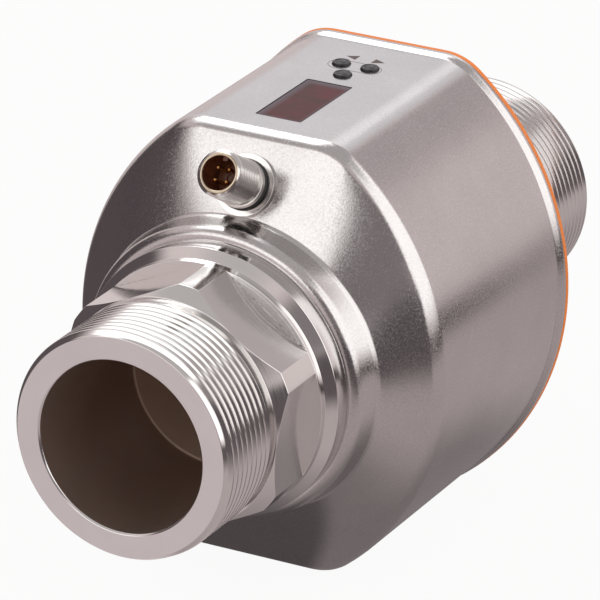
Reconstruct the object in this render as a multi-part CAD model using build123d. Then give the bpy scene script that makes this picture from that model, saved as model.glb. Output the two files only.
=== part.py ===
from build123d import *
from math import atan2, cos, radians, sin, tan
import os

# Magnetic flow sensor. The flow axis lies along Y, the inlet end is at -Y, up is +Z, and the
# origin is on the flow axis halfway between the two end faces. All sizes are in millimetres.

# Fits, how far a cut runs past its piece, and how near a plane an edge must lie
running_gap = 0.05
seat_gap = 0.1
loose_gap = 0.3
cut_over = 1.0
plane_tolerance = 0.01

# Process fittings: pipe thread, spanner hexagon, collar and spigot, one at each end
face_to_face = 200.0
fitting_thread_d = 59.6
fitting_bore_d = 44.6
end_face_d = 57.0
end_chamfer_length = 1.9
bore_edge_chamfer = 0.5
thread_length = 21.0
relief_length = 3.0
relief_d = 56.2
hexagon_length = 17.0
hexagon_across_flats = 60.0
hexagon_bar_d = 66.3
hexagon_corner_angle = 23.5
hexagon_chamfer_angle = 30.0
collar_step_length = 2.0
collar_cone_length = 2.0
collar_shoulder = 1.7
collar_land_length = 5.0
collar_edge_chamfer = 0.35
spigot_edge = 1.65
spigot_length = 12.0
tube_socket_depth = 16.0

# Measuring tube, its seals, electrodes and temperature probe
tube_bore_d = 43.6
tube_wall = 3.7
tube_seal_section = 1.8
tube_seal_from_end = 4.0
seal_groove_play = 0.6
electrode_pin_d = 4.0
electrode_stand_out = 0.2
electrode_boss_d = 13.0
electrode_boss_height = 3.4
electrode_nut_d = 9.0
electrode_nut_height = 2.6
probe_d = 6.0
probe_length = 10.0
probe_boss_d = 11.0
probe_boss_height = 2.6
probe_from_centre = 27.0

# Coils and the iron round them
pole_shoe_thickness = 2.0
pole_shoe_angle = 68.0
pole_shoe_length = 34.0
core_d = 10.0
bobbin_flange_d = 28.0
bobbin_flange_thickness = 1.2
bobbin_barrel_wall = 1.1
coil_build = 7.0
yoke_width = 20.0
yoke_thickness = 2.0
yoke_inset = 12.3

# Tie rods and the rings that clamp the housing necks
tie_rod_count = 4
tie_rod_d = 5.0
tie_rod_gap = 1.75
tie_rod_engagement = 7.0
neck_seal_thickness = 2.2
clamp_ring_thickness = 4.0

# Housing: deep-drawn barrel shell, rear cover and the seal ring between them
body_width = 102.4
body_height = 116.6
body_flat = 31.6
body_corner_r = 14.35
shell_wall = 1.5
shell_front_y = -30.0
shell_rear_y = 38.7
front_slope_angle = 30.0
front_edge_r = 5.0
neck_shoulder = 3.0
neck_front_r = 3.0
neck_foot_flat = 2.0
rim_flare = 0.9
rim_flare_length = 2.0
rim_land_length = 0.8
seal_ring_thickness = 1.6
seal_ring_stand_out = 1.0
seal_ring_depth = 3.2
seal_web_thickness = 1.4
seal_web_length = 2.0
cover_rim_length = 1.7
cover_dish_depth = 4.4
cover_neck_r = 2.0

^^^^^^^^

# Work instructions
Print, please, the lines from the first line of the material through the line that contains "plane_tolerance = 0.01", exactly as written and with nothing added.

# Completed exercise
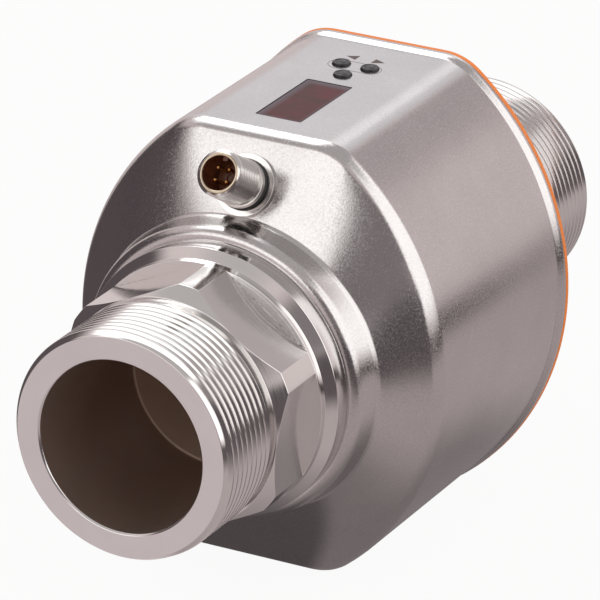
Reconstruct the object in this render as a multi-part CAD model using build123d. Then give the bpy scene script that makes this picture from that model, saved as model.glb. Output the two files only.
=== part.py ===
from build123d import *
from math import atan2, cos, radians, sin, tan
import os

# Magnetic flow sensor. The flow axis lies along Y, the inlet end is at -Y, up is +Z, and the
# origin is on the flow axis halfway between the two end faces. All sizes are in millimetres.

# Fits, how far a cut runs past its piece, and how near a plane an edge must lie
running_gap = 0.05
seat_gap = 0.1
loose_gap = 0.3
cut_over = 1.0
plane_tolerance = 0.01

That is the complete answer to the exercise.